By Frances Howe
Michael Milton usually goes to bed about 7pm, before an early morning of setting up racecourses on the mountains of Thredbo. But one winter night, he couldn’t sleep.
“You always have your best ideas when you’re going to sleep,” Milton said.
Three-time cancer survivor and Paralympian Michael Milton is aiming to qualify for his sixth winter Paralympics. Credit: Dominic Lorrimer
The idea was to try and qualify for his sixth winter Paralympics, 20 years after his last, at the age of 52.
After collecting the most Paralympic medals of any Australian skier – 11 across five Games, including six gold – Milton left the sport in 2006 and competed in para-cycling at the Beijing Summer Games in 2008. In 2006, he broke the world record for the fastest speed by a one-legged skier and, in 2013, for the fastest marathon completed with crutches.
Though he has retired twice from competitive skiing and recovered from his third cancer diagnosis 43 years after osteosarcoma left him an amputee, Milton is back.
“You go through cancer, you get told about survival rates of what you’re going through,” he said. “Obviously, three cancers, different survival rates for each of those. I believe that the fourth round of cancer for me is more [of a] when, not if. It makes you want to squeeze the marrow out of life. It makes you want to use the time that you’ve got to the fullest.
“You know the idea of skiing down the side of the mountains, and challenging myself, and going fast, and feeling the cold wind on my face, these are things that excite me.”
Milton, who lives in Canberra most of the year, has months to qualify for the 2026 Paralympics in Milan, aiming to submit his times in February. He’s off to a good start, having won two events – slalom and giant slalom – at the national championships last month.
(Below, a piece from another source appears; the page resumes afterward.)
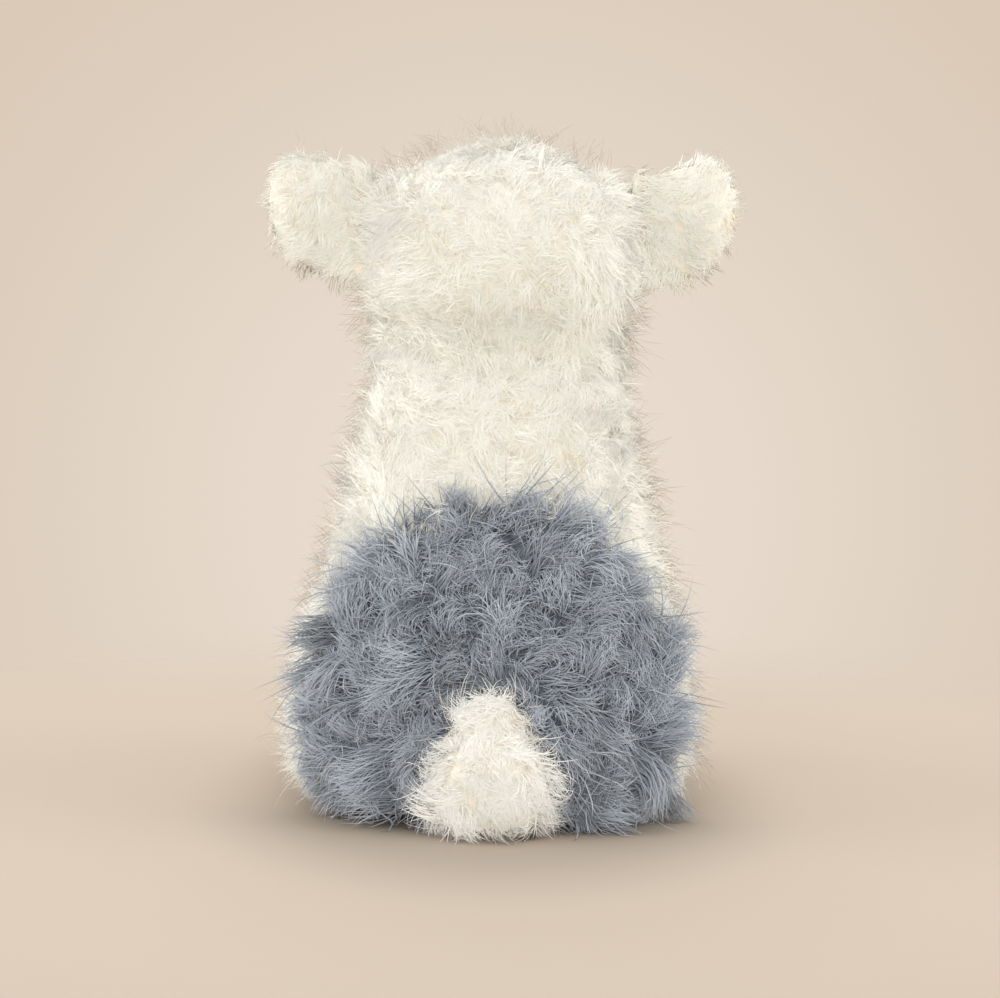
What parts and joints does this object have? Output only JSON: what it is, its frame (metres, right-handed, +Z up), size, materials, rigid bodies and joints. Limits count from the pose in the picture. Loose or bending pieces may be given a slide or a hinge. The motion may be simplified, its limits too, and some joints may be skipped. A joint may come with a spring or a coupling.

“I’m confident, I believe in myself, I still have a good understanding of the level that’s required and the ability to ski there,” he said. “There’s definitely a physical side of skiing in terms of the athleticism required, the strength … but, at the same time, gravity is on your side and gravity acts on old bodies like it does on young ones.”
As well as what Milton calls “post-cancer fatigue” and recovering from a broken hip last year, raising enough money to fund his qualification is another challenge. His late decision to qualify means he is not in the Paralympics squad and will have to self-fund training, travel and competition expenses.
“I’ve shot myself in the foot in many ways with a very late decision,” he said with a laugh. “Things like qualifying for different funding levels through the sport, that all kind of happened in May, and I wasn’t even thinking about this then.”
But the chance to compete at another Paralympics in front of his children makes it all worthwhile.
“And sure, it’s tough, at the moment,” he said. “I’m relatively early into strength training, sore muscles, trying to go out on a daily basis and do some physical training and then the workload at the moment, which is not only my normal job, but on the hunt for sponsors, planning and looking at international race schedules and what I might do where, and how I might pay for it, is almost a full-time job in itself.”
Still, he’s optimistic.
“The 7500 days of my life I’ve spent on snow stand me in good stead.”